Где же еще мы встречались?
На тех учебных семинарах, что раз в году проводила ленинградская группа «Цирка на сцене». Каждое занятие семинара посвящалось просмотру и разбору номеров определенного жанра: сегодня жонглеры, завтра — иллюзионисты. Каждый раз, заключая такое занятие, Гершуни поражал осведомленностью в самых тонких особенностях жанра. А ведь когда-то, заканчивая Петроградский университет, и не помышлял о цирке. Жизнь иногда оборачивается нежданным.
Еще мы встречались на производственных совещаниях в цирке. Здесь также редкий разбор программы обходился без участия Евгения Павловича.
Любопытная деталь. Каждый раз он напоминал об одном и том же — о технической оснастке манежа.

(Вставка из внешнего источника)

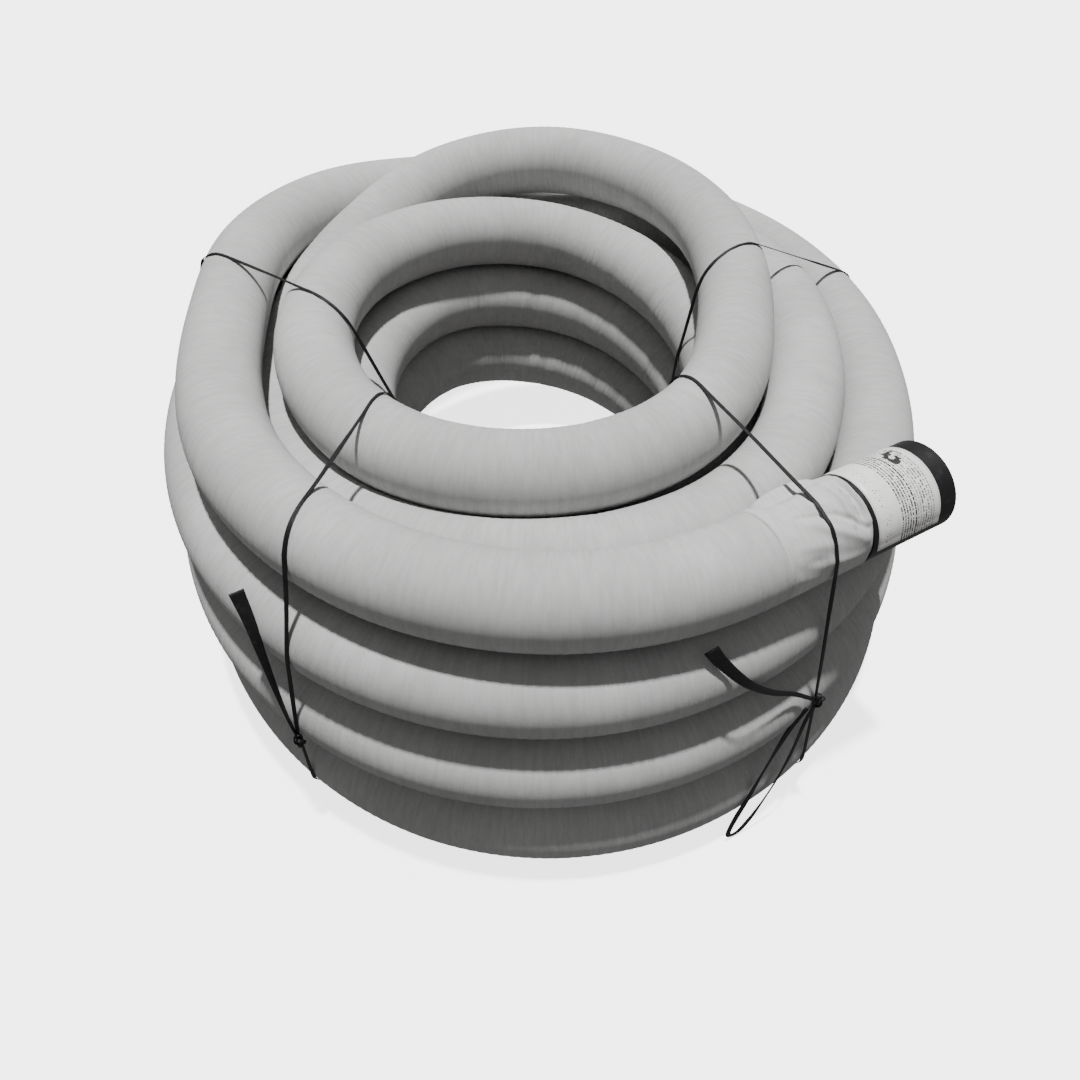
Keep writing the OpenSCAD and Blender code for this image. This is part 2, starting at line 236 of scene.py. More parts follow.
class Nodes:
    """Short names for the nodes that the materials are made of."""

    def __init__(self, material):
        self.tree = material.node_tree

    def put(self, socket, value):
        if isinstance(value, bpy.types.NodeSocket):
            self.tree.links.new(value, socket)
        else:
            socket.default_value = value

    def math(self, operation, a, b=0.0, c=0.0):
        node = self.tree.nodes.new("ShaderNodeMath")
        node.operation = operation
        for socket, value in zip(node.inputs, (a, b, c)):
            self.put(socket, value)
        return node.outputs[0]

    def noise(self, vector, scale, detail=3.0, roughness=0.55):
        node = self.tree.nodes.new("ShaderNodeTexNoise")
        self.put(node.inputs["Vector"], vector)
        node.inputs["Scale"].default_value = scale
        node.inputs["Detail"].default_value = detail
        node.inputs["Roughness"].default_value = roughness
        return node.outputs["Fac"]

    def ramp(self, value, low, high, at_low=0.0, at_high=1.0):
        node = self.tree.nodes.new("ShaderNodeMapRange")
        node.interpolation_type = "SMOOTHSTEP"
        for key, v in (("Value", value), ("From Min", low), ("From Max", high),
                       ("To Min", at_low), ("To Max", at_high)):
            self.put(node.inputs[key], v)
        return node.outputs["Result"]

    def mix(self, factor, a, b):
        node = self.tree.nodes.new("ShaderNodeMix")
        node.data_type = "RGBA"
        self.put(node.inputs["Factor"], factor)
        for socket, value in ((node.inputs[6], a), (node.inputs[7], b)):
            self.put(socket, value if isinstance(value, bpy.types.NodeSocket) else (*value, 1))
        return node.outputs[2]

    def shade(self, color, factor):
        """color times factor."""
        node = self.tree.nodes.new("ShaderNodeVectorMath")
        node.operation = "SCALE"
        self.put(node.inputs[0], color)
        self.put(node.inputs["Scale"], factor)
        return node.outputs["Vector"]

    def place(self):
        return self.tree.nodes.new("ShaderNodeTexCoord").outputs["Object"]

    def stored(self, name):
        node = self.tree.nodes.new("ShaderNodeAttribute")
        node.attribute_name = name
        parts = self.tree.nodes.new("ShaderNodeSeparateXYZ")
        self.tree.links.new(node.outputs["Vector"], parts.inputs[0])
        return parts.outputs

    def bump(self, height, distance, strength, normal=None):
        node = self.tree.nodes.new("ShaderNodeBump")
        self.put(node.inputs["Height"], height)
        node.inputs["Distance"].default_value = distance
        node.inputs["Strength"].default_value = strength
        if normal is not None:
            self.put(node.inputs["Normal"], normal)
        return node.outputs["Normal"]


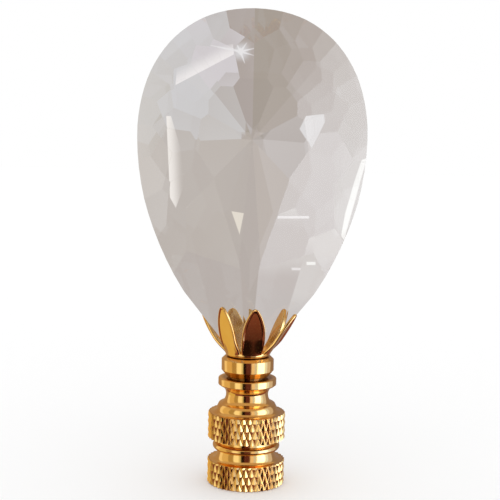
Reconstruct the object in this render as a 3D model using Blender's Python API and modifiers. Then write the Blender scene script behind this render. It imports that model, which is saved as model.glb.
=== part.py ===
"""Lamp shade finial: a faceted crystal drop in a six-petal brass cup on a turned, knurled and tapped base.

The part stands on the base's flat underside. +Z is up, the origin is the middle of the underside, and -Y
is the front. Lengths are in metres.
"""

import math

import bmesh
import bpy
from mathutils import Vector

MM = 0.001

# Clearances, and the distances within which points are merged or taken to lie on a cut
SEAT_GAP = 0.3 * MM
PETAL_CLEARANCE = 0.28 * MM
WELD = 0.005 * MM
CUT_SNAP = 0.0002 * MM

# Turned base: two knurled bands with a bead between them, a lip, a waist and a top flange
BAND_RADIUS = 6.35 * MM
LOWER_BAND_HEIGHT = 3.95 * MM
UPPER_BAND_BOTTOM = 7.6 * MM
UPPER_BAND_HEIGHT = 4.2 * MM
BAND_CHAMFER = 0.2 * MM
GROOVE_RADIUS = 4.75 * MM
BEAD_RADIUS = 5.5 * MM
BEAD_HALF_HEIGHT = 0.64 * MM
BEAD_DROP = 1.4 * MM
COVE_WIDTH = 0.85 * MM
COVE_HEIGHT = 0.8 * MM
LIP_RADIUS = 4.9 * MM
LIP_TOP_RADIUS = 4.6 * MM
LIP_HEIGHT = 0.62 * MM
WAIST_RADIUS = 3.45 * MM
WAIST_FLARE = 1.55 * MM
FLANGE_RADIUS = 4.75 * MM
FLANGE_SWEEP = 1.42 * MM
FLANGE_HEIGHT = 1.3 * MM
FLANGE_ROUND = 0.2 * MM
TURNED_STEPS = 40

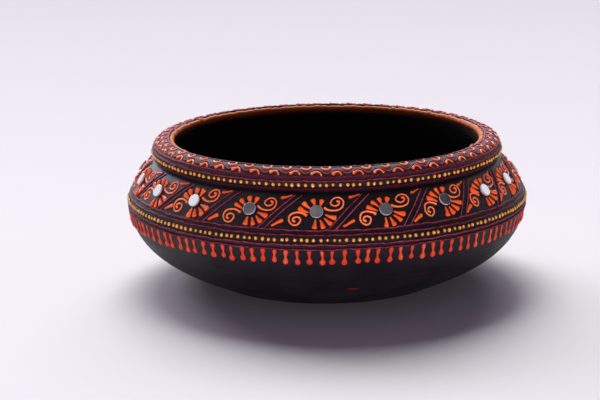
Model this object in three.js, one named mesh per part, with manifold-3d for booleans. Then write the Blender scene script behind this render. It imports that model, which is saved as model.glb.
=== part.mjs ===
// Round terracotta bowl: a thrown clay body with a rolled rim, lines of piped paste, and small round mirrors
// set in paste flowers round the shoulder. Millimetres, +Z up, the foot on z = 0, the axis on Z.

import * as THREE from 'three';
import { mergeVertices } from 'three/addons/utils/BufferGeometryUtils.js';
import Module from 'manifold-3d';

const wasm = await Module();
wasm.setup();

// Clay body: heights add up from the foot, radii step in from the belly
const FOOT_RADIUS = 74;
const BELLY_RADIUS = 124.8;
const BELLY_HEIGHT = 51.6;
const SHOULDER_RISE = 24.3;
const SHOULDER_INSET = 15.8;
const NECK_RISE = 1.7;
const NECK_DEPTH = 3.2;
const RIM_RISE = 4;
const RIM_OVERHANG = 3.2;
const CREST_RISE = 8.2;
const CREST_INSET = 8.4;
const LIP_DROP = 4;
const LIP_INSET = 4.2;
const WALL = 7;
const FLOOR = 8;
const FLOOR_RADIUS = 66;

// How far each curve of the outline keeps its first or last direction
const FOOT_FLARE = 11;
const FOOT_LIFT = 6.9;
const BELLY_FALL = 35.2;
const BELLY_CLIMB = 3.8;
const SHOULDER_RUN = 5;
const SHOULDER_PITCH = 3.3;
const NECK_EASE = 0.9;
const RIM_EASE = 3.3;

// Piped lines: distances along the clay from the mirror circle, the widest of the rim or its crest
const LINE_WIDTH = 1.3;
const LINE_HEIGHT = 0.8;
const MIRROR_DROP = 11.4;
const BELT_1_DROP = 11.2;
const BELT_2_DROP = 14.1;
const BELT_3_DROP = 19.7;
const FRINGE_DROP = 22.3;
const RIM_LOWER_DROP = 3.2;
const RIM_LOWER_WIDTH = 2.2;
const RIM_LOWER_HEIGHT = 1.1;
const RIM_2_CLIMB = 1.9;
const RIM_1_CLIMB = 4.3;
const WAVE_DROP = 5;
const WAVE_SWING = 1.5;
const WAVE_COUNT = 55;
const WAVE_STEPS = 2;
const WAVE_TURN = -3.2;
const RIM_INNER_CLIMB = 1.3;
const LIP_LINE_DROP = 4;

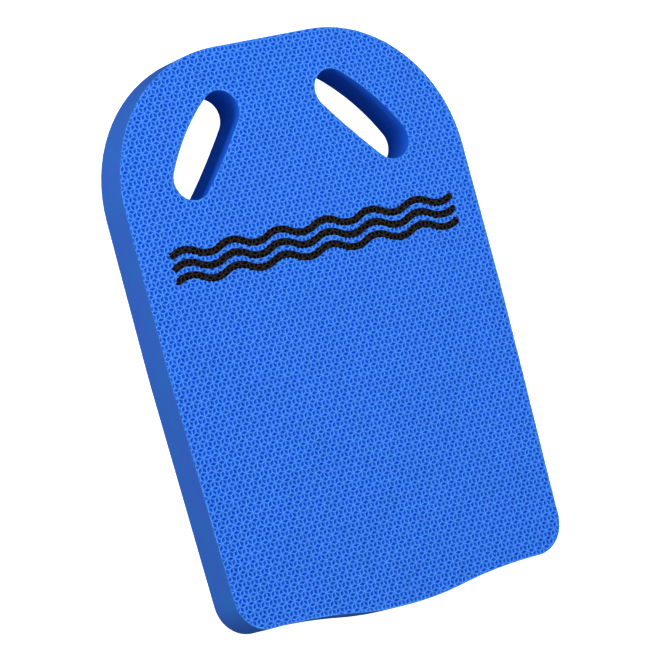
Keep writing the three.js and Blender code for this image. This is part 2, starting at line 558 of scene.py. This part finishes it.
def front_slab(low, high, thickness):
    """The front face's pattern over a box, with its rib tops at the front face's height."""
    slab = leaf_slab(low, high, FRONT_LATTICE, FRONT_ORIGIN, FRONT_LEAF_DEPTH, thickness)
    slab.transform(Matrix.Translation((0, 0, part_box("front_skin")[1].z)))
    return slab


def front_skin():
    """The embossed front layer."""
    low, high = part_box("front_skin")
    slab = front_slab(low, high, high.z - low.z + CUTTER_MARGIN)
    mesh = boolean(slab, prism("front_skin", low.z, high.z + CUTTER_MARGIN), "INTERSECT")
    finish_skin("front_leaf_skin", mesh, "front_skin", high.z, FRONT_LEAF_DEPTH)


def back_skin():
    """The embossed back layer, whose pattern faces down."""
    low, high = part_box("back_skin")
    thickness = high.z - low.z + CUTTER_MARGIN
    slab = leaf_slab(low, high, BACK_LATTICE, BACK_ORIGIN, BACK_LEAF_DEPTH, thickness)
    slab.transform(Matrix.Translation((0, 0, low.z)) @ Matrix.Scale(-1, 4, (0, 0, 1)))
    slab.flip_normals()
    mesh = boolean(slab, prism("back_skin", low.z - CUTTER_MARGIN, high.z), "INTERSECT")
    finish_skin("back_leaf_skin", mesh, "back_skin", low.z, -BACK_LEAF_DEPTH)


def foam_core():
    """The plain core between the skins."""
    low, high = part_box("foam_core")
    mesh = prism("foam_core", low.z, high.z)
    finish_layer("plain_foam_core", mesh, "foam_core", wall_faces(mesh))


def ink_ribbon(node):
    """One ribbon of ink: a thin film that follows the ribs and pits under it."""
    low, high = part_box(node)
    depth = FRONT_LEAF_DEPTH + 2 * CUTTER_MARGIN
    film = front_slab(low, high, depth)
    film.transform(Matrix.Translation((0, 0, INK_FILM)))
    outline = prism(node, low.z - FRONT_LEAF_DEPTH - CUTTER_MARGIN, high.z + CUTTER_MARGIN)
    film = boolean(film, outline, "INTERSECT")
    film = boolean(film, front_slab(low, high, 2 * depth), "DIFFERENCE")
    clean_slivers(film)
    store_relief(film, (low.z - point_places(film)[:, 2]) / FRONT_LEAF_DEPTH)
    film.polygons.foreach_set("use_smooth", np.ones(len(film.polygons), bool))
    film.materials.clear()
    film.materials.append(black_ink_shaded_pits)
    ribbon = new_object(node.replace("print", "ink"), film)
    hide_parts(node)
    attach(ribbon, "root")


front_skin()
back_skin()
foam_core()
for node in sorted(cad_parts):
    if node.startswith("print_wave"):
        ink_ribbon(node)


# ---------------------------------------------------------------- stage


def floor():
    """A plain pale floor that the board lies on."""
    half = FLOOR_HALF_WIDTH
    corners = [(-half, -half, 0), (half, -half, 0), (half, half, 0), (-half, half, 0)]
    mesh = bpy.data.meshes.new("floor")
    mesh.from_pydata(corners, [], [(0, 1, 2, 3)])
    pale = Surface("pale_floor")
    pale.shader.inputs["Base Color"].default_value = FLOOR_WHITE
    pale.shader.inputs["Roughness"].default_value = FLOOR_ROUGHNESS
    pale.shader.inputs["Emission Color"].default_value = WHITE
    pale.shader.inputs["Emission Strength"].default_value = FLOOR_GLOW
    mesh.materials.append(pale.material)
    plane = new_object("floor", mesh)
    plane.location.z = cad_box[0].z - FLOOR_GAP
    plane.visible_diffuse = False
    plane.visible_glossy = False


def softbox(name, azimuth, elevation, distance, width, height, power):
    """A rectangular area light that faces the board."""
    light = bpy.data.lights.new(name, "AREA")
    light.shape = "RECTANGLE"
    light.size, light.size_y = width, height
    light.energy = power
    turn, rise = math.radians(azimuth), math.radians(elevation)
    away = Vector((
        math.cos(rise) * math.cos(turn),
        math.cos(rise) * math.sin(turn),
        math.sin(rise),
    ))
    lamp = new_object(name, light)
    lamp.location = away * distance
    lamp.rotation_euler = away.to_track_quat("Z", "Y").to_euler()


def studio():
    """Soft light from above and low from the left, the tail and the right, in a white room.

    The room is what the camera sees behind the board, and lights nothing.
    """
    for name, place_and_power in SOFTBOXES.items():
        softbox(name, *place_and_power)
    world = bpy.data.worlds.new("room")
    bpy.context.scene.world = world
    world.use_nodes = True
    background = world.node_tree.nodes["Background"]
    background.inputs["Color"].default_value = WHITE
    background.inputs["Strength"].default_value = 1.0
    world.cycles_visibility.diffuse = False
    world.cycles_visibility.glossy = False


def camera():
    """The photograph's view: above the board and to its left, with the nose leaning left."""
    lens = bpy.data.cameras.new("camera")
    lens.lens = LENS_MM
    lens.clip_start, lens.clip_end = CLIP_NEAR, CLIP_FAR
    back = Vector((
        math.sin(VIEW_AZIMUTH) * math.cos(VIEW_ELEVATION),
        -math.cos(VIEW_AZIMUTH) * math.cos(VIEW_ELEVATION),
        math.sin(VIEW_ELEVATION),
    ))
    nose = Vector((0, 1, 0))
    nose_up = (nose - back * nose.dot(back)).normalized()
    upright = Matrix((nose_up.cross(back), nose_up, back)).transposed().to_quaternion()
    eye = new_object("camera", lens)
    eye.rotation_mode = "QUATERNION"
    eye.rotation_quaternion = Quaternion(back, NOSE_LEAN) @ upright
    eye.location = VIEW_AIM + back * VIEW_DISTANCE
    bpy.context.scene.camera = eye


floor()
studio()
camera()
bpy.context.scene.view_settings.view_transform = "Standard"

— Стыд и срам! До сих пор на манеже допотопные опилки. Когда же, наконец, мы заменим их кокосовым или каучуковым покрытием? Или ковер. Неужели униформистам и дальше вывозить ковер не на автокаре, а на потогонной тачке? Так и с метлой. Созданы мощные пылесосы, а мы со стародавней метлой до сих пор не можем расстаться!
Иногда, слушая Евгения Павловича, я заинтересованно ждал: не забудет ли, не упустит ли. Нет, не забывал. И, загибая палец за пальцем, неумолимо напоминал в конце речи: покрытие манежа, автокар, пылесос.
Таким я знал и запомнил Евгения Павловича Гершуни — заслуженного артиста республики, режиссера, критика, литератора, лектора, педагога. Человека, умевшего быть дипломатичным в случае необходимости, но лишь до определенной черты.
Лишний раз я убедился в этом тогда, когда музей цирка праздновал переезд в новое помещение.
Пожелав музею всяческих благ и в сборе новых материалов, и в углублении исследовательской работы, Гершуни тут же высказал удивление: как же так, висят портреты видных деятелей советского цирка, но отсутствует портрет того, кто был и организатором и первым хранителем музея.
— Я имею в виду Василия Яковлевича Андреева!
Некоторое время спустя, говоря по телефону с Евгением Павловичем, я спросил его, давно ли он был в музее.
— Нет, не был пока, — ответил Евгений Павлович. Помолчал и добавил: — Не был и не пойду. Пока не восстановят справедливость!
Здесь, в этом ответе, также сказался характер — прямой и твердый там, где компромисс немыслим.